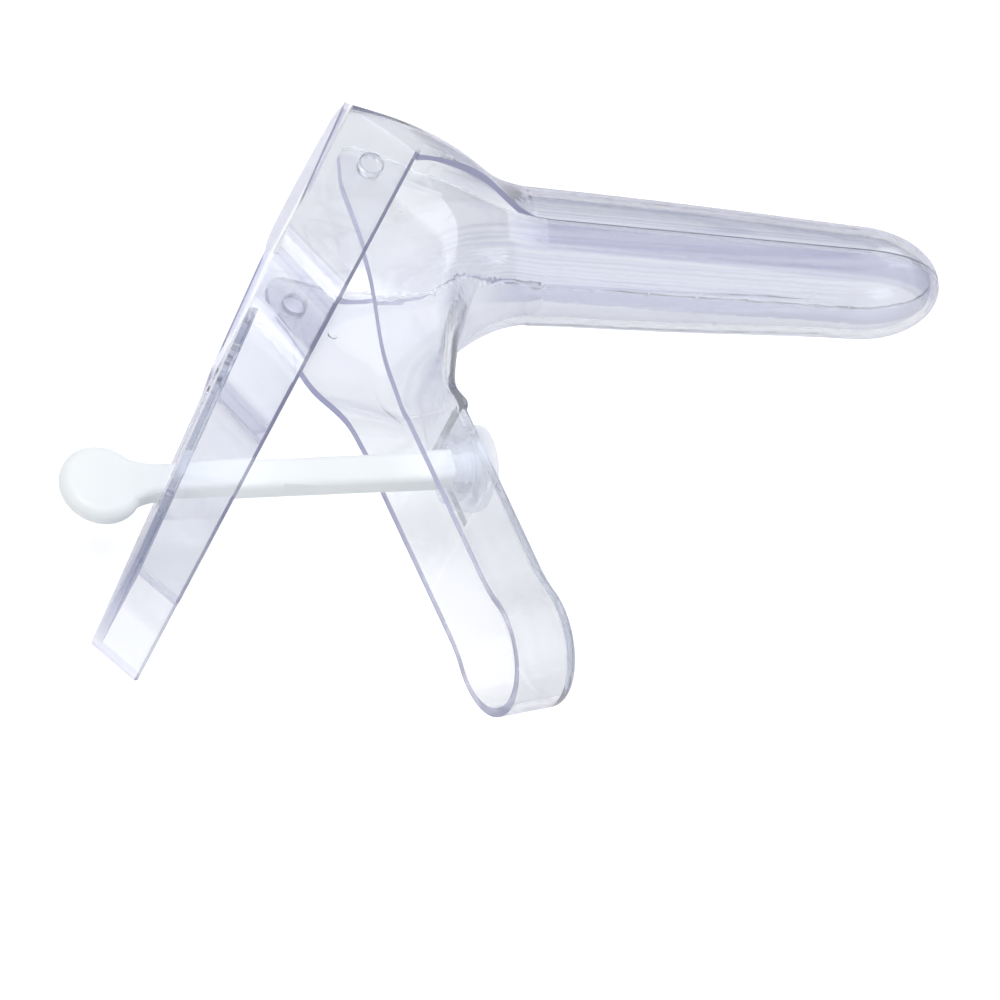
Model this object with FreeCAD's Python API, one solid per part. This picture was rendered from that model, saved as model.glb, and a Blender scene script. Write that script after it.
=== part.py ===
import FreeCAD, Part
import math
import os

# Disposable bivalve speculum with a rotating spindle lock, closed, lying on its side.
# X runs forward along the blades, Y is up in use (the handles point to -Y), and Z is the width.
# Everything is drawn about the hinge axis (X = Y = 0) and the middle plane (Z = 0), and set on
# the ground at the end. All sizes are in millimetres and angles in degrees.

# Blades
BLADE_REACH = 131.3        # hinge axis to the tip of the blades
DOME_LENGTH = 18.0         # length of the rounded tip
RIM_LEVEL = 1.0            # height of the parting line of the blades, from the hinge axis
RIM_GAP = 0.3              # gap between the rims of the two closed blades
WALL = 1.9                 # wall of the blades, mouth and handle
ROOT_HALF = 12.6           # half width of the lower blade where the throat starts
UPPER_ROOT_HALF = 12.5     # and of the upper blade, where the hood starts

# Hinge and mouth
MOUTH_HALF = 25.5          # half width of the lower mouth, outside
EAR_ROUND = 3.4
STUD_RADIUS = 2.6
STUD_CLEARANCE = 0.05      # radial, between stud and hole
SIDE_CLEARANCE = 0.6       # between the mouth and each side of the lever
SIDE_THICKNESS = 2.2       # sides of the lever
NUB_RADIUS = 1.1           # small click stops on the mouth
NUB_HEIGHT = 0.4
NUB_PLACE = (6.9, -7.6)

# Handle, a tray that is open to the back
HANDLE_ANGLE = 72.3        # from the blade direction, downwards
HANDLE_DEPTH = 13.8
HANDLE_HALF = 12.0
HANDLE_STRAIGHT = 50.6     # root to the centre of the round end
HANDLE_END_RADIUS = 13.8
HANDLE_BLEND = 20.0        # hollow curve from the straight sides to the round end
HANDLE_EDGE = 1.6          # rounding of the front edge

# Throat: the lower moulding turns from blade to handle about this line
THROAT_CENTRE = (43.0, -40.5)
THROAT_RADIUS = 22.9       # to the front face of the handle, where the straight tray starts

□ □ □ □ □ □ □

Print only the lines from the top of the data above down to the line holding "# the ground", inclusive.

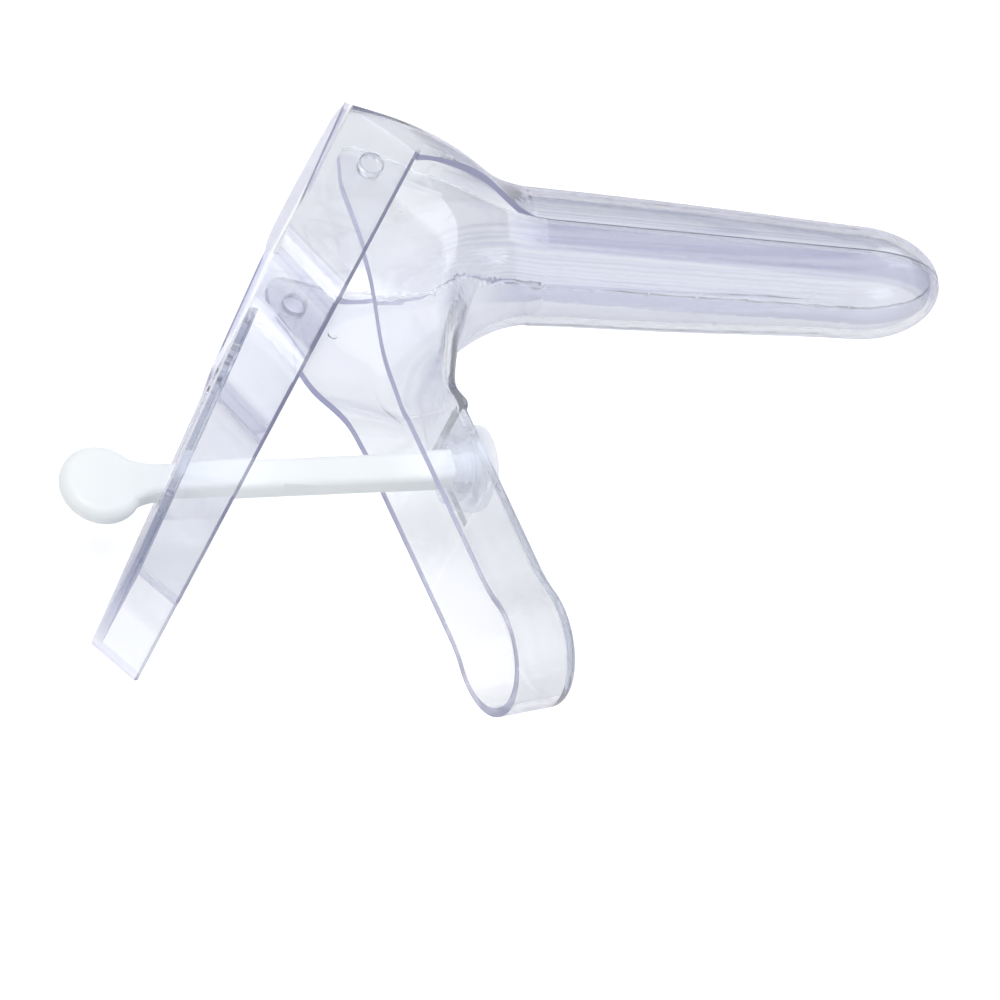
Model this object with FreeCAD's Python API, one solid per part. This picture was rendered from that model, saved as model.glb, and a Blender scene script. Write that script after it.
=== part.py ===
import FreeCAD, Part
import math
import os

# Disposable bivalve speculum with a rotating spindle lock, closed, lying on its side.
# X runs forward along the blades, Y is up in use (the handles point to -Y), and Z is the width.
# Everything is drawn about the hinge axis (X = Y = 0) and the middle plane (Z = 0), and set on
# the ground at the end. All sizes are in millimetres and angles in degrees.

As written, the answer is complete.